» **INFORMATION PROVIDED**
▽

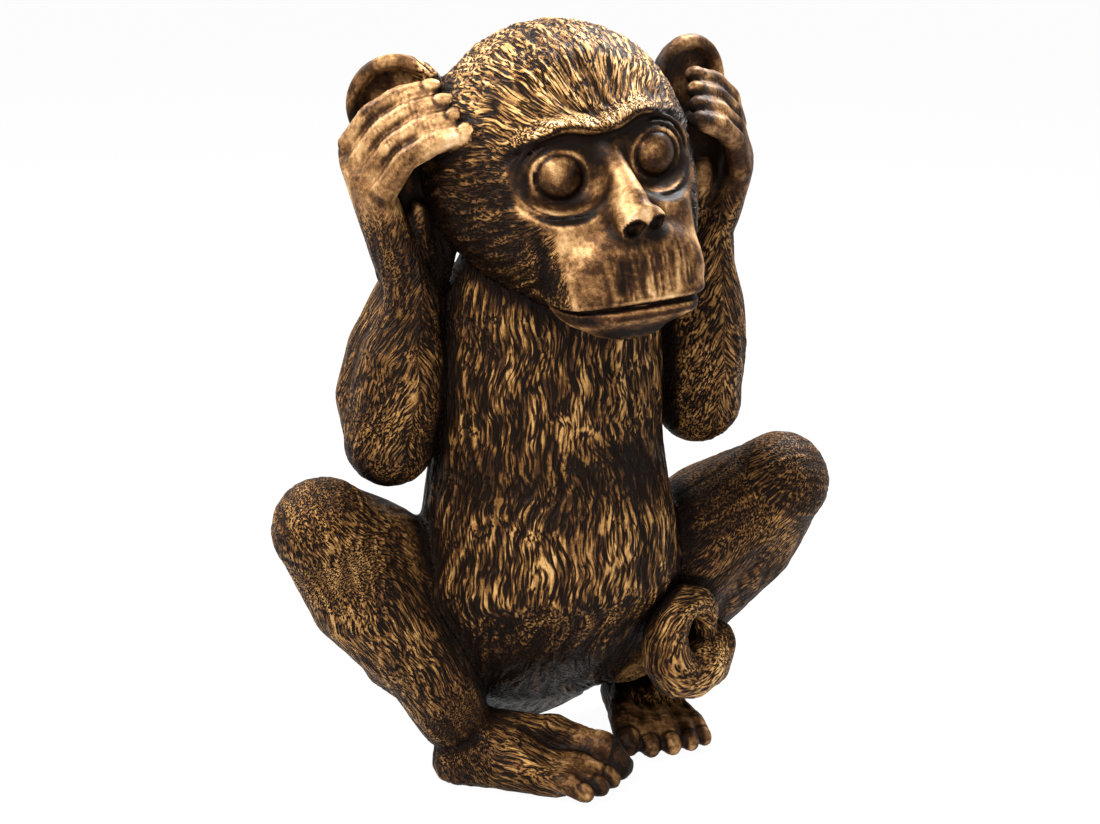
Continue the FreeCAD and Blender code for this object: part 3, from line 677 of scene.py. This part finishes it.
def strands(cuts, offset):
    """Noise averaged along the lie of the fur, evened out to about -1 to 1."""
    result = np.zeros(len(co), np.float32)
    for index, cut in enumerate(cuts):
        chosen = np.nonzero(owners == index)[0]
        start, normal = co[chosen], normals[chosen]
        cell, half_length = (value * MM for value in cut)
        total = value_noise(start + offset, cell, lattices[0])
        for way in (-1, 1):
            place = start.copy()
            for k in range(1, STEPS + 1):
                lie = fur_lie(place, index)
                lie -= normal * np.sum(lie * normal, axis=1, keepdims=True)
                place += unit(lie) * (way * half_length / STEPS)
                total += (1 - 0.75 * k / STEPS) * value_noise(place + offset, cell, lattices[0])
        result[chosen] = (total - total.mean()) / (2 * total.std())
    return np.clip(result, -1.2, 1.2)


# The slope sets how steep a strand's sides are, the shift how much wider its ridge is than its groove.
fine = np.tanh(2.2 * (strands(FINE_CUT, FINE_OFFSET) + 0.18))
locks = np.tanh(2.0 * (strands(LOCK_CUT, LOCK_OFFSET) + 0.25))


# Painted hairs
# Dry brushing catches hairs that are finer than the carving. Each vertex gets a place pushed together
# along the fur, so that noise laid on it comes out as hairs.

SQUEEZE = 0.09
# How many hairs there are to a strand on each casting.
HAIRS = np.array([1.5, 1.45, 2.0, 2.0, 2.0, 2.0, 1.9])


def squeezed(points, way):
    """Places pushed together along a direction."""
    direction = unit(way)
    return points - (points @ direction)[:, None] * direction * (1 - SQUEEZE)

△

» **TASK TO COMPLETE**
Return the lines above precisely as they appear, beginning at the first line and ending at the line with "# along the", and nothing after it.

» **EXERCISE RESULT**
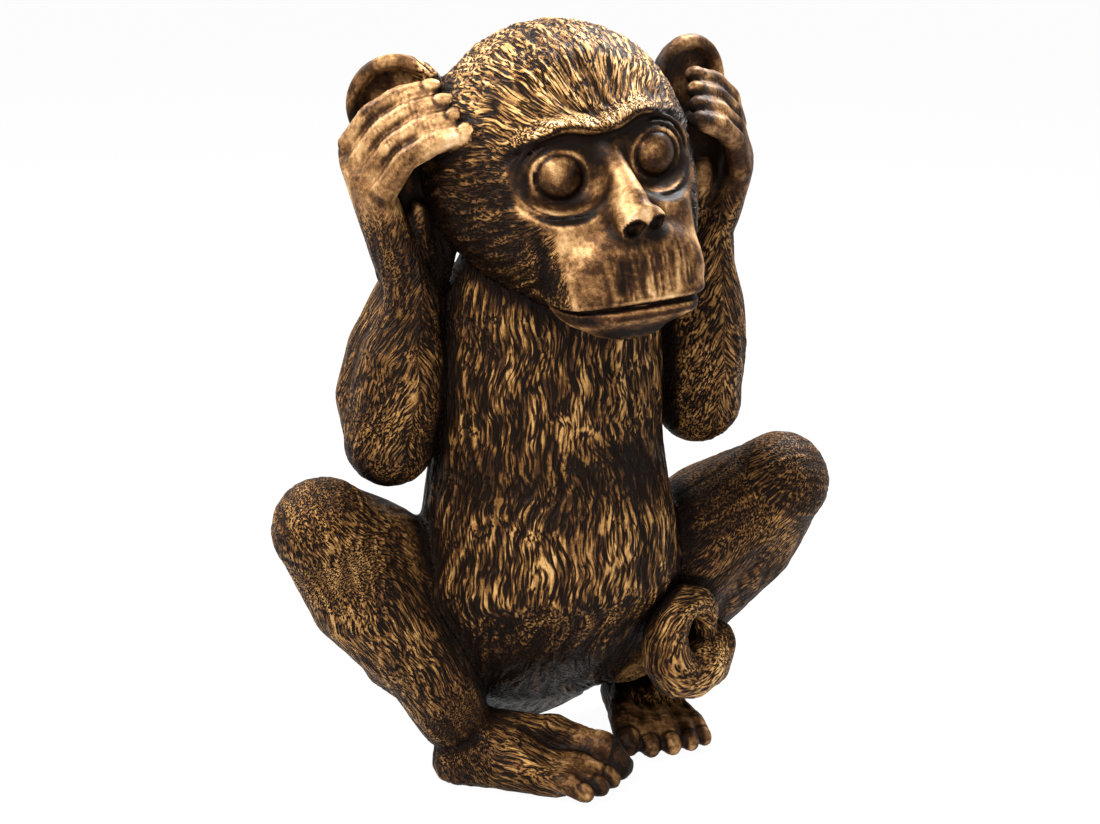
Continue the FreeCAD and Blender code for this object: part 3, from line 677 of scene.py. This part finishes it.
def strands(cuts, offset):
    """Noise averaged along the lie of the fur, evened out to about -1 to 1."""
    result = np.zeros(len(co), np.float32)
    for index, cut in enumerate(cuts):
        chosen = np.nonzero(owners == index)[0]
        start, normal = co[chosen], normals[chosen]
        cell, half_length = (value * MM for value in cut)
        total = value_noise(start + offset, cell, lattices[0])
        for way in (-1, 1):
            place = start.copy()
            for k in range(1, STEPS + 1):
                lie = fur_lie(place, index)
                lie -= normal * np.sum(lie * normal, axis=1, keepdims=True)
                place += unit(lie) * (way * half_length / STEPS)
                total += (1 - 0.75 * k / STEPS) * value_noise(place + offset, cell, lattices[0])
        result[chosen] = (total - total.mean()) / (2 * total.std())
    return np.clip(result, -1.2, 1.2)


# The slope sets how steep a strand's sides are, the shift how much wider its ridge is than its groove.
fine = np.tanh(2.2 * (strands(FINE_CUT, FINE_OFFSET) + 0.18))
locks = np.tanh(2.0 * (strands(LOCK_CUT, LOCK_OFFSET) + 0.25))


# Painted hairs
# Dry brushing catches hairs that are finer than the carving. Each vertex gets a place pushed together
# along the fur, so that noise laid on it comes out as hairs.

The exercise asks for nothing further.